Mr. Oppal said he also wants to hear more from victims’ family members, first nations groups, the Vancouver Police Board and other officials.

He told the inquiry he wants to focus on how the relationship between the Downtown Eastside community and police can be improved.

Mr. Oppal said his commitment has always been on the safety and security of women, especially those who are marginalized by poverty, working in the sex trade or because they are aboriginal.

“I am determined to ensure that these women did not die in vain and that positive change resulting in the saving of lives will be the lasting memorial for the missing and murdered women.”

He has pledged to hand in his report by June.

Commission lawyer Art Vertlieb said starting the panel process has nothing to do speeding up the hearing.

He said outside the inquiry that the process so far has uncovered a lot of important facts about what happened in the various investigations and when in connection to the inquiry’s mandate.

The inquiry must make findings on police investigations into Mr. Pickton between January, 1997, and February, 2002, when he was arrested.

It must also look into the Crown’s decision to drop attempted murder charges against him in connection to a 1997 assault against a Vancouver sex trade worker.
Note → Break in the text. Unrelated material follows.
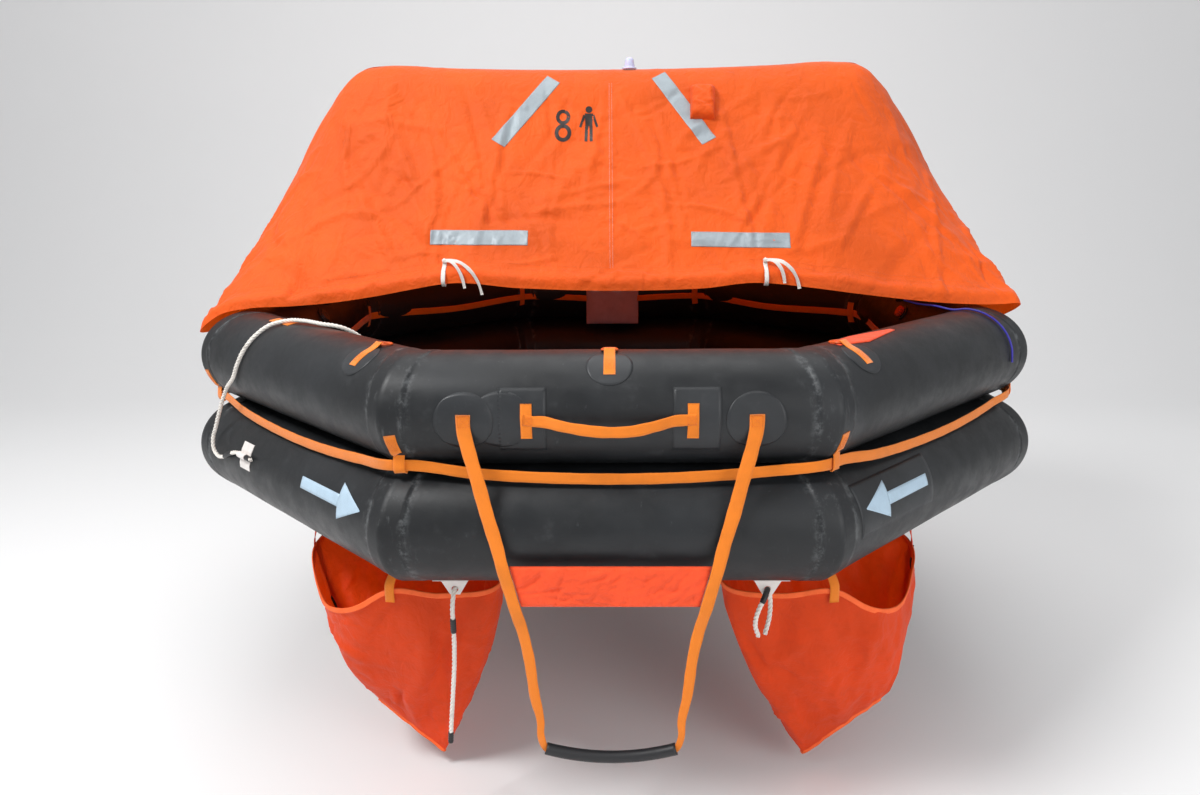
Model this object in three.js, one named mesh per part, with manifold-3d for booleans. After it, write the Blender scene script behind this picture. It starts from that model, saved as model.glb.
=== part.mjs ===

Mr. Vertlieb said the commission wants its first panel to set an atmosphere where people feel welcome and invited. Police won’t be involved, he said.

“It’s really critical that we change the flavour in a way, because we’re at the recommendation stage, that’s more important now than it was on day one.”

That doesn’t mean witnesses won’t be heard from again individually if necessary, he said.

“There’s no structure that’s set yet because we want to have it unfold,” he said. “It will be interesting to see what we hear from the aboriginal leaders and the community leaders.”

Victims’ families have complained that they haven’t been represented properly at the inquiry because the government didn’t give them funding for lawyers.

There are dozens of lawyers at the inquiry, but most of them represent Vancouver police or RCMP officers.

The announcement of the format change comes on the same day that the inquiry released four reports meant to spark debate about how to protect and police the province’s most vulnerable women.

The reports make dozens of recommendations to improve safety for the women of Vancouver’s Downtown Eastside and for those who still insist on hitchhiking along Northern B.C.’s so-called Highway of Tears.

There’s been a series of unsolved murders along Highway 16, which runs between Prince George and Prince Rupert, and dozens of women disappeared while Mr. Pickton stalked the Downtown Eastside.

The reports recommend police patrolling the highway no longer drive past hitchhikers fitting a certain profile, that a type of Amber Alert be implemented for missing sex trade workers and that more female officers patrol the Downtown Eastside.

Mr. Vertlieb said the goal of such recommendations is to ensure that a potential serial killer is stopped as soon as possible.

The reports also suggest that a restorative justice plan be created to improve the relationship between police and the Downtown Eastside neighbourhood, which is home to vulnerable people including sex trade workers and drug addicts.